= Johann Joseph Würth =

Austrian silversmith of the late baroque period

Johann Joseph Würth, also known as Jan Josef Würth (2 April 1706, in Vienna – 30 September 1767, in Vienna) was an Austrian silversmith of the late baroque period. He is best known for the silver tomb with statues on the grave of John of Nepomuk in Prague.

== Life ==
Coming from a famous family of silversmiths, he was able to enter the Viennese guild of goldsmiths, silversmiths and jewellers as a master in 1726, without practice. He worked above all on ecclesiastic silver, such as monstrances, chalices or mass trays, often decorated with precious stones.
His master work was the silver tomb with statues on the grave of Saint John of Nepomuk in St. Vitus Cathedral in Prague Castle.
He hammered out the silver using wooden models by Italian sculptor Antonio Corradini. It took him two years (1735 - 1736), his helpers were Georg Rafael Donner and Kašpar Gschwandtner. The three all worked together in Prague on the tomb, because moving such a large work in wood would be too expensive. The resulting piece on St John's grave is the largest ecclesiastic silverwork in Central Europe that surviving the Napoleonic Wars.
Later he worked for the pilgrimage church of the Virgin Mary in Mariazell, Styria, and erected there a silver altar, and bulkhead with grille.
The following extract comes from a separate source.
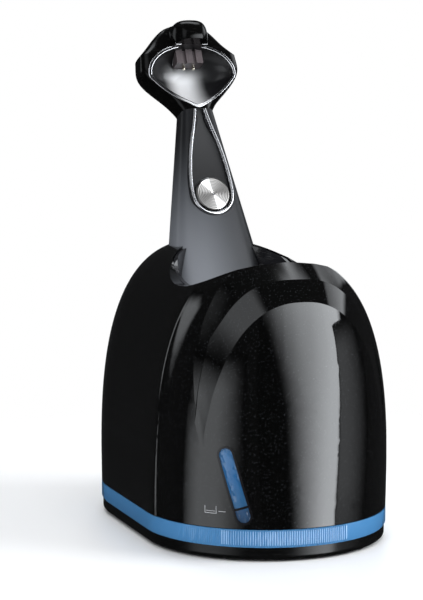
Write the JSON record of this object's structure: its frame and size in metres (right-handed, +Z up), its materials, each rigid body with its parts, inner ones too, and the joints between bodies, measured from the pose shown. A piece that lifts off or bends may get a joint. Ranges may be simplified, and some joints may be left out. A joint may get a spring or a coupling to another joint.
{
  "type": "shaver cleaning station",
  "caption": "Cleaning station for an electric shaver: domed housing with a wash well, leaning tower with a cradle cup, start button and rear cartridge.",
  "frame": {"origin": "middle of the footprint, on the surface that the rubber feet stand on", "axes": "+Z up, -Y towards the front with the level window, +X to the right seen from the front"},
  "size_m": [0.104, 0.1605, 0.2182],
  "materials": {
    "shell_black": "black gloss with a fine pearl fleck",
    "foot_black": "black gloss",
    "ring_blue": "blue, fine upright ribs",
    "rubber_black": "matt black",
    "steel": "plain steel",
    "lens_blue": "tinted blue, polished",
    "mark_black": "black bar",
    "basin_black": "black, polished",
    "tub_grey": "dark blue-grey, satin",
    "lid_blue": "blue, satin",
    "filter_white": "white felt",
    "inner_grey": "dark grey, moulded",
    "pump_white": "off-white, moulded",
    "hose_clear": "grey silicone",
    "board_green": "green circuit board",
    "lead_dark": "black insulation",
    "tower_grey": "satin blue-grey",
    "insert_black": "polished black channel",
    "trim_bright": "bright edge",
    "button_metal": "spun in rings",
    "hood_black": "black gloss",
    "cup_black": "black gloss with a thin bright rim",
    "contact_grey": "brown-grey, satin",
    "contact_metal": "plated contacts"
  },
  "bodies": {
    "base": {"base_tray": "foot_black", "rubber_feet": "rubber_black", "trim_ring": "ring_blue", "guide_posts": "steel", "lift_springs": "steel", "post_screws": "steel", "latch_clips": "inner_grey"},
    "cartridge": {"cartridge_tub": "tub_grey", "cartridge_lid": "lid_blue", "port_valves": "rubber_black", "suction_tube": "inner_grey", "drain_filter": "filter_white"},
    "housing": {"front_shell": "shell_black", "rear_shell": "shell_black", "guide_sleeves": "inner_grey", "window_bezel": "mark_black", "level_window": "lens_blue", "level_mark": "mark_black", "wash_basin": "basin_black", "chassis": "inner_grey", "drain_seal": "rubber_black", "suction_seal": "rubber_black", "housing_screws": "steel", "basin_screws": "steel", "tower_bracket": "inner_grey", "bracket_screws": "steel", "pump_housing": "pump_white", "pump_cover": "pump_white", "pump_motor": "steel", "wash_hose": "hose_clear", "wash_nozzle": "inner_grey", "control_board": "board_green", "power_socket": "mark_black", "power_leads": "lead_dark", "tower_front": "tower_grey", "tower_rear": "tower_grey", "cradle_insert": "insert_black", "cradle_trim": "trim_bright", "wire_harness": "lead_dark", "head_hood": "hood_black", "head_cup": "cup_black", "contact_block": "contact_grey", "start_switch": "inner_grey", "lift_button_spring": "steel", "start_button_spring": "steel", "contact_spring_left": "steel", "contact_spring_right": "steel"},
    "impeller": {"impeller": "pump_white", "motor_shaft": "steel"},
    "lift_button": {"lift_button": "shell_black", "release_bar": "inner_grey"},
    "start_button": {"start_button": "button_metal"},
    "contact_pin_left": {"contact_pin_left": "contact_metal"},
    "contact_pin_right": {"contact_pin_right": "contact_metal"}
  },
  "joints": [
    {"name": "housing_lift", "type": "slide", "parent": "base", "child": "housing", "axis": [0, 0, 1], "range_m": [0, 0.034], "deforming": ["lift_springs", "latch_clips"]},
    {"name": "cartridge_slide", "type": "slide", "parent": "base", "child": "cartridge", "axis": [0, 1, 0], "range_m": [0, 0.15]},
    {"name": "lift_button_press", "type": "slide", "parent": "housing", "child": "lift_button", "axis": [0, -1, 0], "range_m": [0, 0.004], "stiffness_N_per_m": 400, "deforming": ["lift_button_spring", "latch_clips"]},
    {"name": "start_button_press", "type": "slide", "parent": "housing", "child": "start_button", "axis": [0, 0.903, -0.4297], "range_m": [0, 0.0012], "stiffness_N_per_m": 500, "deforming": ["start_button_spring"]},
    {"name": "contact_pin_left_press", "type": "slide", "parent": "housing", "child": "contact_pin_left", "axis": [0, 0.4297, 0.903], "range_m": [0, 0.0015], "stiffness_N_per_m": 300, "deforming": ["contact_spring_left"]},
    {"name": "contact_pin_right_press", "type": "slide", "parent": "housing", "child": "contact_pin_right", "axis": [0, 0.4297, 0.903], "range_m": [0, 0.0015], "stiffness_N_per_m": 300, "deforming": ["contact_spring_right"]},
    {"name": "pump_spin", "type": "hinge", "parent": "housing", "child": "impeller", "pos_m": [0.022, 0.036, 0.058], "axis": [0, 0, 1], "continuous": true}
  ]
}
Between 1751 - 1754 he was elected the first chairman of the Viennese guild and later senior guild master.

== Work ==
- Silver tomb with statues upon the grave of John of Nepomuk in Prague, (1735-1736)
- Sun monstrance for the St. Stephan cathedral in Vienna (1751), now in the Cathedral and Diocesan Museum in Vienna,
- Silver altar in the church of Mariazell in Austria.

== Literature ==
- Waltraud NEUWIRTH: Wiener Silber Punzierung 1524 - 1780. Vienna 2004, pp. 300–301.